>>
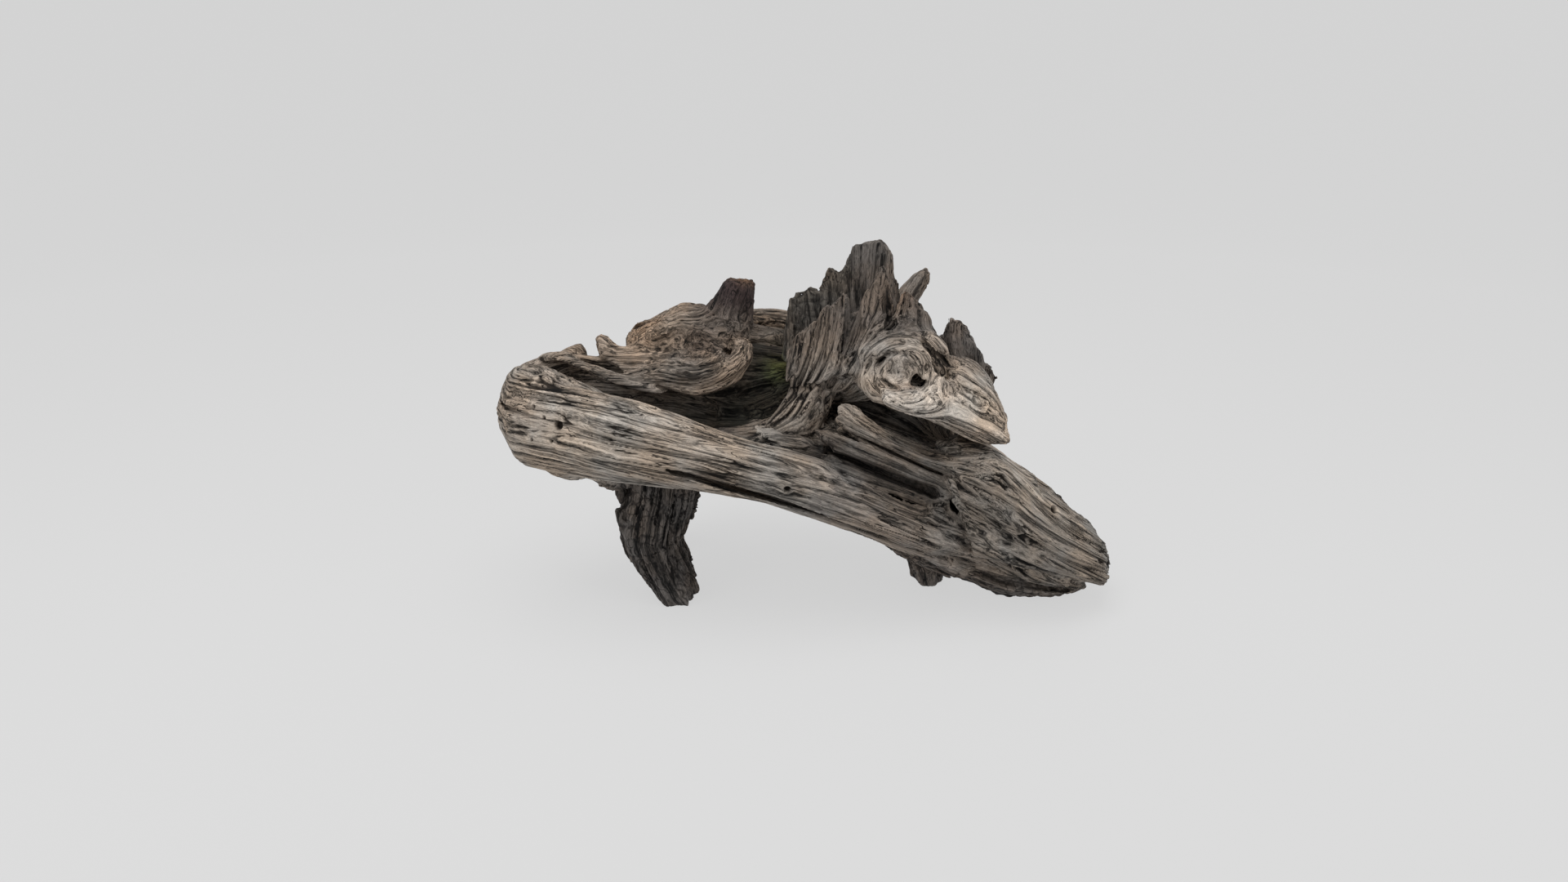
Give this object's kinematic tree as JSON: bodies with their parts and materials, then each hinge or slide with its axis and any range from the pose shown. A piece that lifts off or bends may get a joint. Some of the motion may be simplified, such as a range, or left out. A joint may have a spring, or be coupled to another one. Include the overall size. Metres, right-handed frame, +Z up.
{
  "type": "piece of driftwood",
  "caption": "Weathered piece of driftwood: a hollowed root crown with torn crest plates, curled shells and a long front root, standing on its broken roots.",
  "frame": {"origin": "middle of the bounding box's bottom face, on the ground that the feet stand on", "axes": "+X along the piece towards its thick worn end, +Y away from the open side, +Z up"},
  "size_m": [0.8504, 0.376, 0.4907],
  "materials": {
    "weathered_wood": "dry, open-grained, unfinished"
  },
  "bodies": {
    "root": {"driftwood": "weathered_wood"}
  },
  "joints": []
}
<<
__Exercise__
Write out the material exactly as given.

__Answer to this problem__
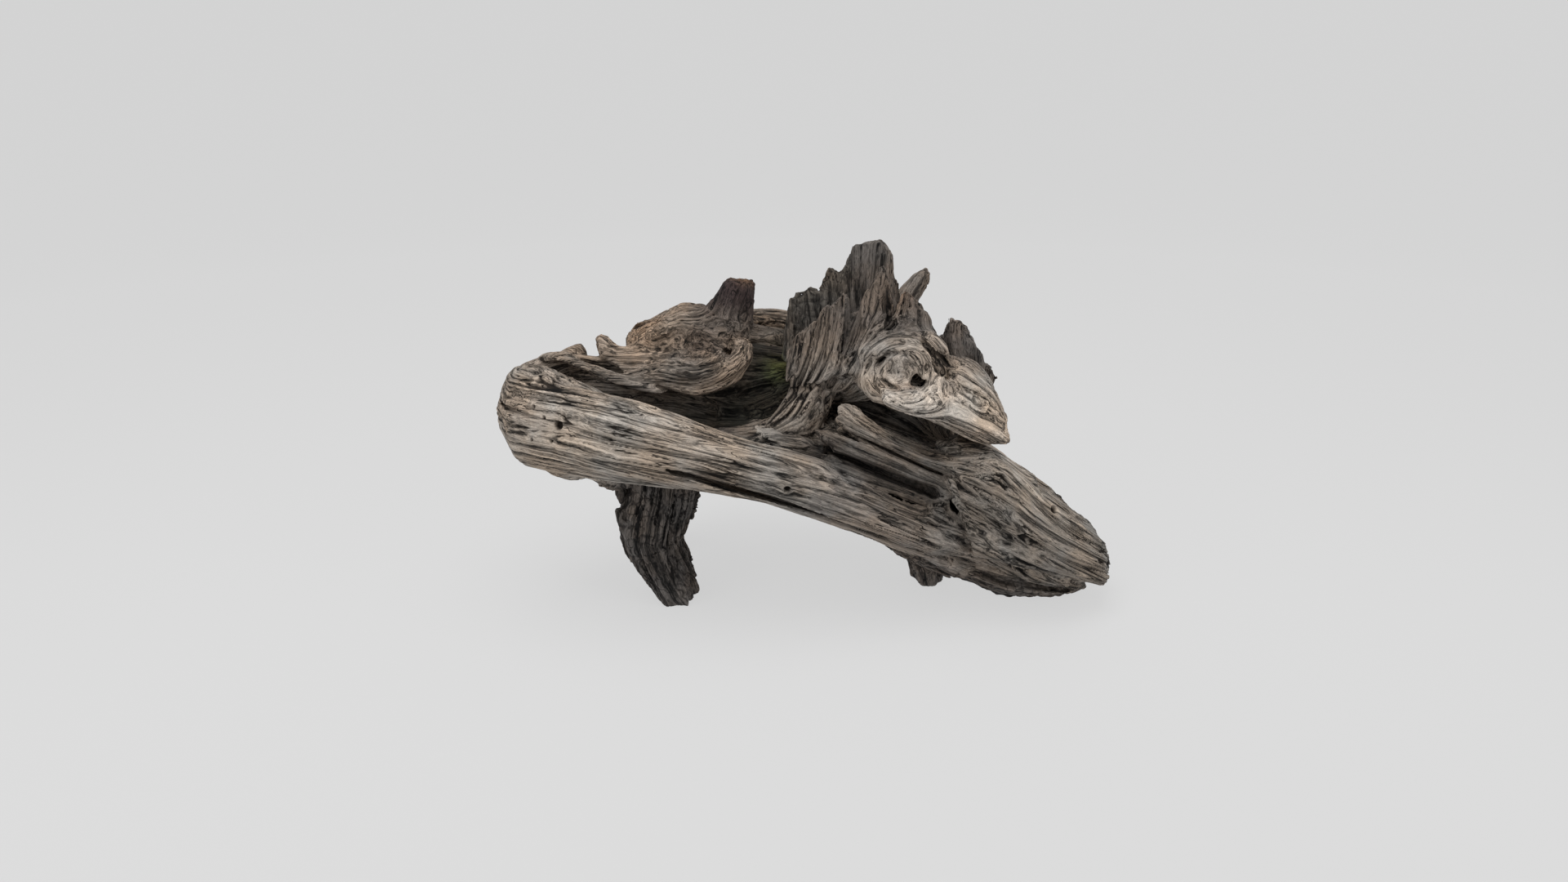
Give this object's kinematic tree as JSON: bodies with their parts and materials, then each hinge or slide with its axis and any range from the pose shown. A piece that lifts off or bends may get a joint. Some of the motion may be simplified, such as a range, or left out. A joint may have a spring, or be coupled to another one. Include the overall size. Metres, right-handed frame, +Z up.
{
  "type": "piece of driftwood",
  "caption": "Weathered piece of driftwood: a hollowed root crown with torn crest plates, curled shells and a long front root, standing on its broken roots.",
  "frame": {"origin": "middle of the bounding box's bottom face, on the ground that the feet stand on", "axes": "+X along the piece towards its thick worn end, +Y away from the open side, +Z up"},
  "size_m": [0.8504, 0.376, 0.4907],
  "materials": {
    "weathered_wood": "dry, open-grained, unfinished"
  },
  "bodies": {
    "root": {"driftwood": "weathered_wood"}
  },
  "joints": []
}